Griglie, lampredotto, tigelle e polpi. Così ci siamo ripresi piazza Repubblica

L’editoriale di Marco Dal Fior

Navigare quella piazza è uno spettacolo. Sarà per l’antipasto d’estate che questo week end ci sta regalando. Sarà per quell’incrocio di umanità che i volti e gli abiti degli altri passanti regalano agli sguardi curiosi. Sarà per gli acuti degli skateboard che si attorcigliano sotto i piedi dei ragazzini impegnati nelle loro acrobazie in pista. Sarà per gli effluvi che inondano l’aria e che raccontano di posti vicini e lontani, visitati anche solo con la fantasia di chevice peruviani,

di arrosticini abruzzesi, di lampredotto e baccalà.
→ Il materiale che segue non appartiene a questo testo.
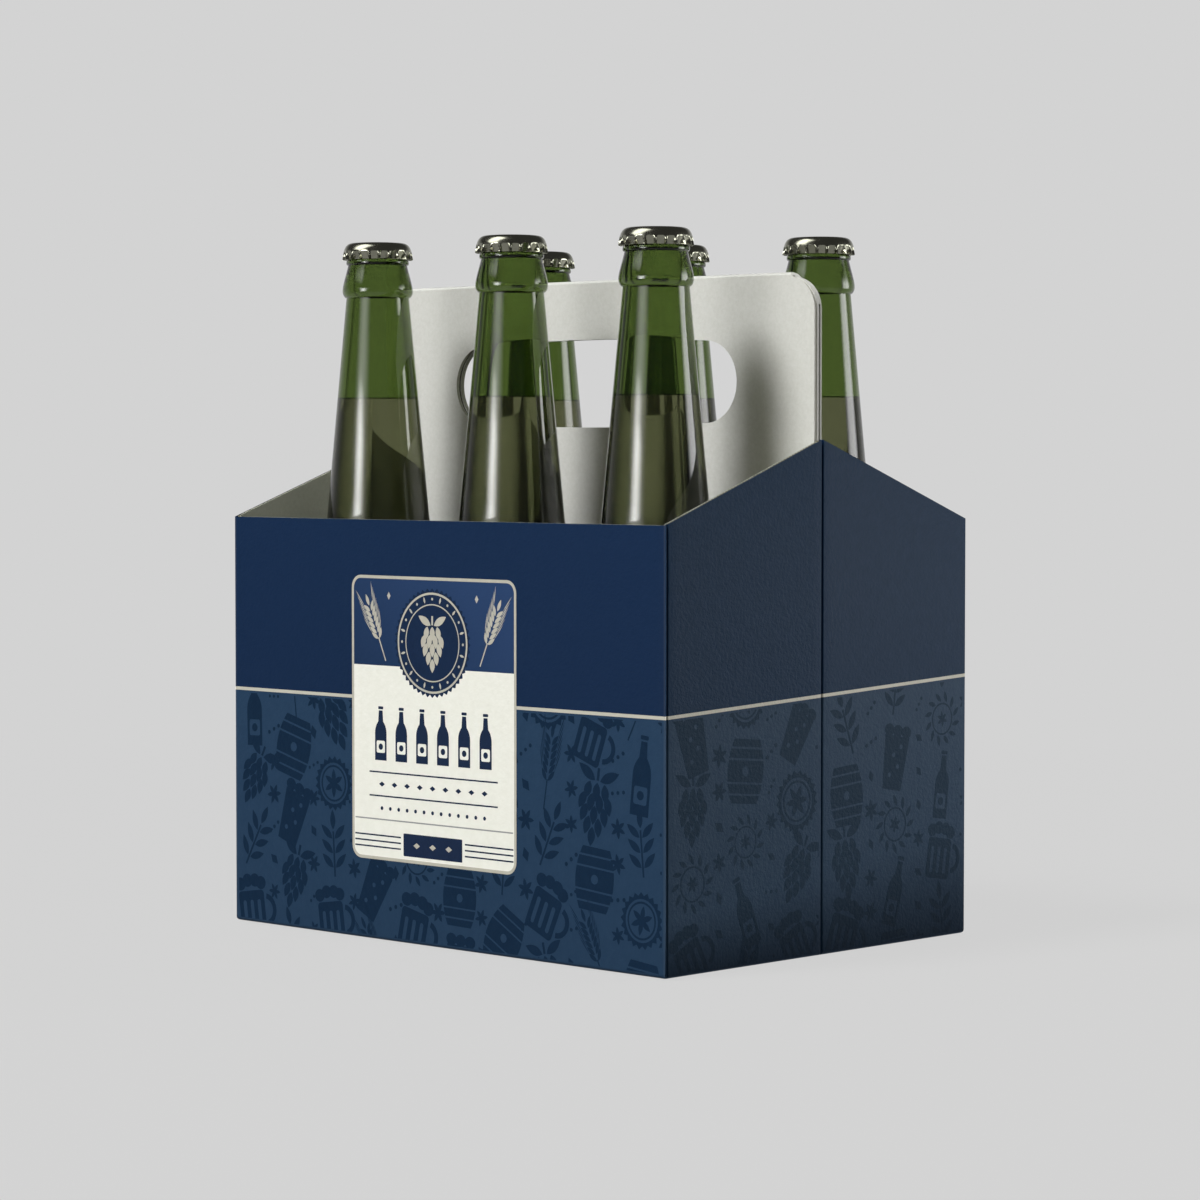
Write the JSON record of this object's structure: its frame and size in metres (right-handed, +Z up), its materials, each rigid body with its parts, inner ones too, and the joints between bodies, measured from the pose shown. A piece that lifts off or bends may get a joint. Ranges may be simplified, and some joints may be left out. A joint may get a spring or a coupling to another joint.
{
  "type": "six-pack bottle carrier",
  "caption": "Folded corrugated board basket with a gable at each end and a centre handle with a hand hole, holding capped long-neck glass bottles of drink.",
  "frame": {"origin": "on the surface that the carrier stands on, under the centre of its base", "axes": "+Z up; X along the long walls, parallel to the handle; the labelled front wall faces -Y"},
  "size_m": [0.2, 0.146, 0.2302],
  "materials": {
    "printed_board": "fine corrugated board, printed dark blue outside, off-white on the handle and inside",
    "green_glass": "clear olive green bottle glass, smooth and glossy",
    "drink": "clear golden drink, seen dark through green glass",
    "cap_metal": "bright tinned steel, polished"
  },
  "bodies": {
    "root": {"carrier_board": "printed_board", "glass_front_left": "green_glass", "glass_front_middle": "green_glass", "glass_front_right": "green_glass", "glass_rear_left": "green_glass", "glass_rear_middle": "green_glass", "glass_rear_right": "green_glass", "drink_front_left": "drink", "drink_front_middle": "drink", "drink_front_right": "drink", "drink_rear_left": "drink", "drink_rear_middle": "drink", "drink_rear_right": "drink", "cap_front_left": "cap_metal", "cap_front_middle": "cap_metal", "cap_front_right": "cap_metal", "cap_rear_left": "cap_metal", "cap_rear_middle": "cap_metal", "cap_rear_right": "cap_metal"}
  },
  "joints": []
}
Oppure per il gorgogliare della birra nei bicchieri, il vociare di chi, seduto sulle panche di questo ristorante en plein air, alza la voce per farsi sentire e sovrastare un rumore di fondo fatto di colonne musicali, friggitrici che crepitano, ordini che si rincorrono («Chi aspettava il fritto?»), bambini che scorrazzano.
In fondo il cibo è il biglietto da visita di un popolo. E se gli americani hanno qualche considerazione dell’Italia è perché un Paese che ha inventato la pizza – pensano – non può essere un popolo solo di mafiosi. E sì che abbiamo esportato prima Cosa Nostra che i pomodori San Marzano. Ma gli americani sono stati capaci di fare le dovute distinzioni. Noi, analfabeti del melting pot, ci dobbiamo ancora arrivare.
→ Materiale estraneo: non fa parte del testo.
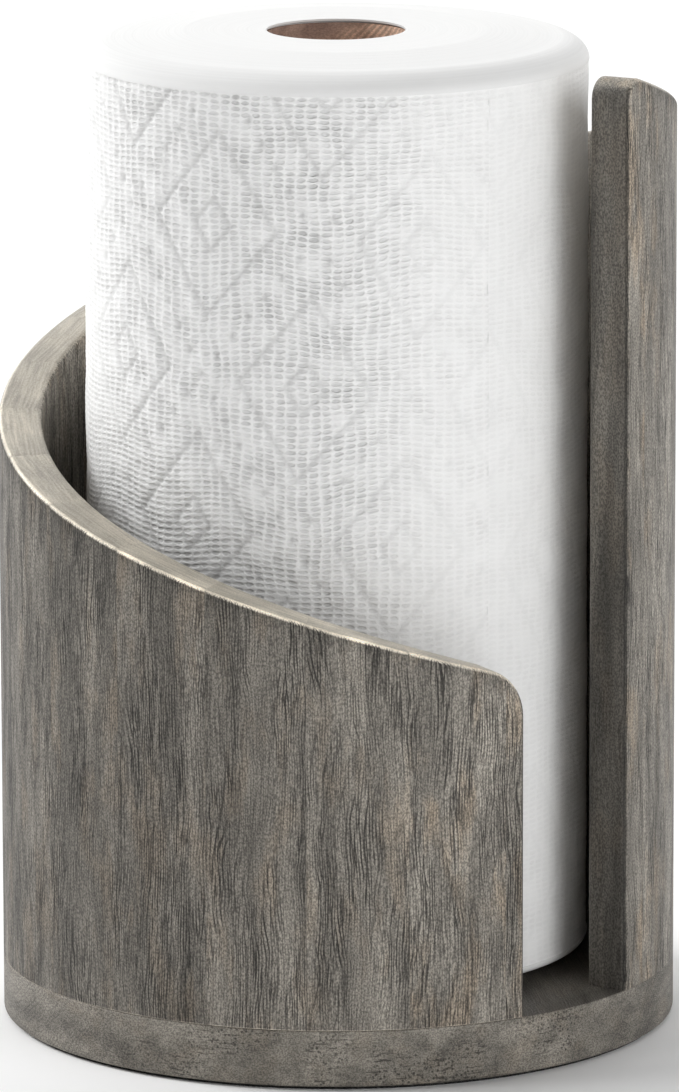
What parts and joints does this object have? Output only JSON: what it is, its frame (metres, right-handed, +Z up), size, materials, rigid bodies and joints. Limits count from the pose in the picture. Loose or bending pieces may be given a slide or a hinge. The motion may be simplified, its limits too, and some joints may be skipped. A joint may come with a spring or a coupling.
{
  "type": "paper towel holder",
  "caption": "Upright wooden paper towel holder: a round base with a tall curved wall whose rim falls in a spiral, a slot for tearing towels, and a paper roll standing inside.",
  "frame": {"origin": "centre of the round underside, on the surface that the holder stands on", "axes": "+Z up along the roll's axis, -Y towards the front, where the low end of the rim is, +X to the right, where the rim's tall end is"},
  "size_m": [0.202, 0.202, 0.2977],
  "materials": {
    "wall_wood": "satin",
    "base_wood": "satin",
    "pad_rubber": "matte",
    "screw_steel": "satin",
    "core_cardboard": "matte",
    "towel_paper": "matte"
  },
  "bodies": {
    "holder": {"tall_end_strip": "wall_wood", "stave_01": "wall_wood", "stave_02": "wall_wood", "stave_03": "wall_wood", "stave_04": "wall_wood", "stave_05": "wall_wood", "stave_06": "wall_wood", "stave_07": "wall_wood", "stave_08": "wall_wood", "stave_09": "wall_wood", "stave_10": "wall_wood", "stave_11": "wall_wood", "stave_12": "wall_wood", "stave_13": "wall_wood", "stave_14": "wall_wood", "stave_15": "wall_wood", "stave_16": "wall_wood", "stave_17": "wall_wood", "stave_18": "wall_wood", "stave_19": "wall_wood", "low_end_strip": "wall_wood", "base_board_left": "base_wood", "base_board_middle": "base_wood", "base_board_right": "base_wood", "wood_screw_1": "screw_steel", "wood_screw_2": "screw_steel", "wood_screw_3": "screw_steel", "wood_screw_4": "screw_steel", "wood_screw_5": "screw_steel", "wood_screw_6": "screw_steel", "wood_screw_7": "screw_steel", "non_slip_pad": "pad_rubber"},
    "core": {"roll_core": "core_cardboard"},
    "paper": {"paper_roll": "towel_paper"}
  },
  "joints": [
    {"name": "roll_lift", "type": "slide", "parent": "holder", "child": "core", "axis": [0, 0, 1], "range_m": [0, 0.3]},
    {"name": "roll_spin", "type": "hinge", "parent": "core", "child": "paper", "pos_m": [0, 0, 0.157], "axis": [0, 0, 1], "continuous": true}
  ]
}
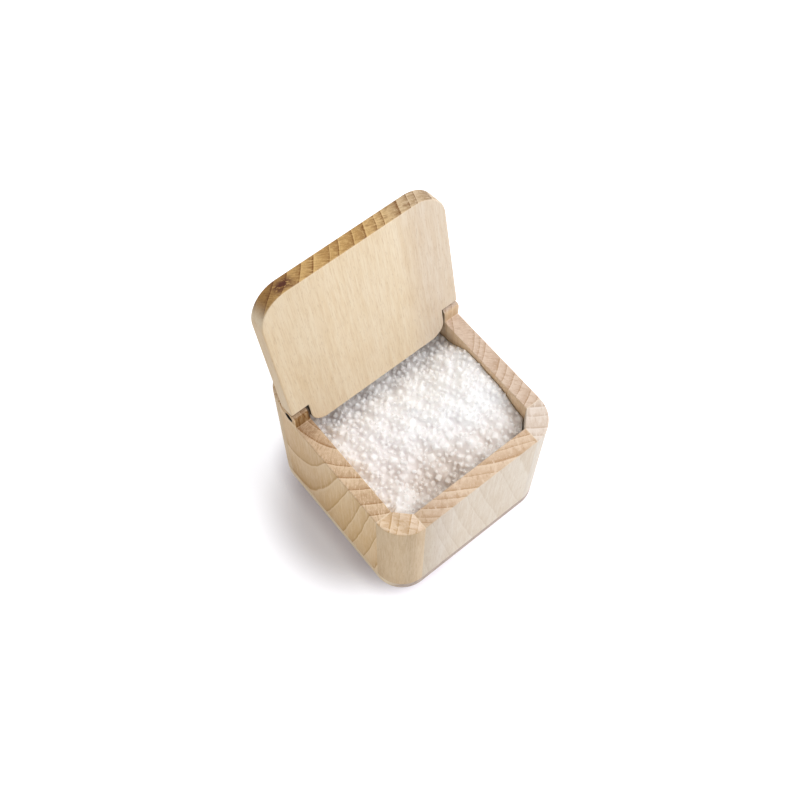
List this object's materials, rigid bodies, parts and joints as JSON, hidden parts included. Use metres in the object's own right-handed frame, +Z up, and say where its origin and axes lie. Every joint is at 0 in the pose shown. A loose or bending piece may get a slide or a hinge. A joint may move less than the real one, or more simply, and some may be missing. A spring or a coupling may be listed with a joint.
{
  "type": "salt box with hinged lid",
  "caption": "Square wooden salt box glued up from boards and corner posts, with a flush lid that turns on pins between two ears and leans open on them.",
  "frame": {"origin": "centre of the flat bottom of the box, on the surface it stands on", "axes": "+X along the hinge to the right seen from the front, +Y to the back where the hinge is, +Z up"},
  "size_m": [0.1, 0.104, 0.1647],
  "materials": {
    "beech_wall": "sanded and oiled, satin",
    "beech_post": "sanded and oiled, satin",
    "beech_base": "sanded and oiled, satin",
    "beech_lid": "sanded and oiled, satin",
    "pin_steel": "plain turned steel"
  },
  "bodies": {
    "box": {"base_plate": "beech_base", "front_wall": "beech_wall", "back_wall": "beech_wall", "left_wall": "beech_wall", "right_wall": "beech_wall", "front_left_post": "beech_post", "front_right_post": "beech_post", "rear_left_post": "beech_post", "rear_right_post": "beech_post", "left_hinge_pin": "pin_steel", "right_hinge_pin": "pin_steel"},
    "lid": {"lid": "beech_lid"}
  },
  "joints": [
    {"name": "lid_hinge", "type": "hinge", "parent": "box", "child": "lid", "pos_m": [0, 0.0291, 0.0845], "axis": [1, 0, 0], "range_deg": [0, 101.8]}
  ]
}
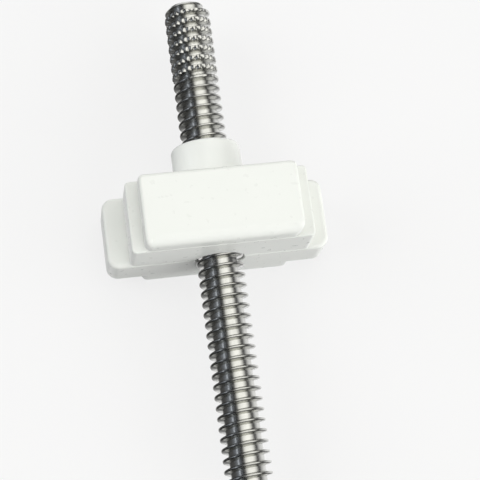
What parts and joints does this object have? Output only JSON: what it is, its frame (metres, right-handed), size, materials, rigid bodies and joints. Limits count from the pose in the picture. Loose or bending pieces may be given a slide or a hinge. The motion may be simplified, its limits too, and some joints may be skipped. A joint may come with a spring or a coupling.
{
  "type": "lead screw drive",
  "caption": "Compact worm gearbox in a stepped white moulded case with side ears, whose turning nut travels along a deep-threaded lead screw with a serrated fixing end",
  "frame": {"origin": "middle of the rear pad's face, straight below the lead screw's axis", "axes": "+Y along the lead screw towards its serrated fixing end, +Z out of the case's front face, +X towards the drive input"},
  "size_m": [0.0428, 0.0995, 0.0256],
  "materials": {
    "case_plastic": "satin white moulded plastic",
    "nut_plastic": "satin white acetal",
    "screw_steel": "bright rolled steel",
    "steel": "ground steel",
    "bronze": "sintered bronze",
    "rubber": "matt black rubber"
  },
  "bodies": {
    "gearbox": {"front_cover": "case_plastic", "centre_housing": "case_plastic", "rear_mount": "case_plastic", "upper_nut_bush": "bronze", "lower_nut_bush": "bronze", "upper_thrust_washer": "steel", "lower_thrust_washer": "steel", "worm_bush_left": "bronze", "worm_bush_right": "bronze", "worm_washer_left": "steel", "worm_washer_right": "steel", "worm_end_plug": "steel", "shaft_seal": "rubber", "case_screw_1": "steel", "case_screw_2": "steel", "case_screw_3": "steel", "case_screw_4": "steel", "dowel_left": "steel", "dowel_right": "steel"},
    "worm": {"worm_shaft": "steel"},
    "nut": {"drive_nut": "nut_plastic"},
    "screw": {"lead_screw": "screw_steel"}
  },
  "joints": [
    {"name": "screw_travel", "type": "slide", "parent": "gearbox", "child": "screw", "axis": [0, 1, 0], "range_m": [-0.012, 0.04]},
    {"name": "nut_spin", "type": "hinge", "parent": "gearbox", "child": "nut", "pos_m": [0, 0, 0.0105], "axis": [0, 1, 0], "range_deg": [-7200, 2160]},
    {"name": "worm_spin", "type": "hinge", "parent": "gearbox", "child": "worm", "pos_m": [0, 0, 0.0187], "axis": [1, 0, 0], "range_deg": [-25920, 86400]}
  ],
  "couplings": [
    {"joint": "nut_spin", "follows": "screw_travel", "rad_per_m": -3141.6},
    {"joint": "worm_spin", "follows": "screw_travel", "rad_per_m": 37699}
  ]
}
Varese in questo fine settimana si è ripresa piazza Repubblica. Lo ha fatto appoggiandosi, invece che alla fanteria come qualche sprovveduto invoca, a una task force fatta di griglie, spillatrici, fuochi e fornelli.
È il Lake Street Food Festival, un cocktail di cibo, divertimento, musica e sport. Ristoranti mobili arrivati da tutta Italia trasformano la piazza più chiacchierata della città in una specie di grande e variegata festa di paese. Non si vedono in giro brutti ceffi: ci sono i bambini nel passeggino e quelli che si intrufolano tra i tavoli facendo impazzire le mamme, genitori, giovani, nonni. Tutti uniti, si direbbe, dalla voglia di vivere.
Pochi metri più in là, in Galleria Manzoni, un pianoforte è a disposizione di chi vuole provare a suonare. Un altro è piazzato all’Arco Mera. Vi si alternano bambini che provano i brani appena imparati a scuola di musica, giovani che tentano improvvisazioni jazzistiche, mani sapienti addestrate da ore e ore di esercizi che si rincorrono alla ricerca delle armonie di Chopin. E attorno crocchi di persone si fermano con il cono gelato che si scioglie nelle mani ad ascoltare e a farsi ammaliare da quelle note inaspettate e fortuite.
È la Varese che ci piace, rilassata e fiduciosa, lontana anni luce da quell’immagine di città con l’elmetto che frotte di politici livorosi hanno contrabbandato per troppi anni, inventando pericolosi nemici dietro ogni angolo: Roma ladrona, gli immigrati, i rom, chi non abita nella Val Bossa. Varese invece ha voglia di vivere in pace, divertendosi quando è possibile. Con un panino di polpo alla brace, piuttosto che con una tigellona da colesterolo record.
E la piazza che qualcuno vorrebbe di frontiera, da presidiare con i carri armati e i moschetti, torna ad essere il centro accogliente di una città ospitale.
Spiegatelo a chi invoca l’esercito forse per coprire anni in cui sul tema si era un po’ troppo distratti: la guerra all’abbandono e all’indifferenza si vince con le iniziative, la fantasia, la voglia di rischiare. Insomma: molto meglio le patatine fritte dei mitra.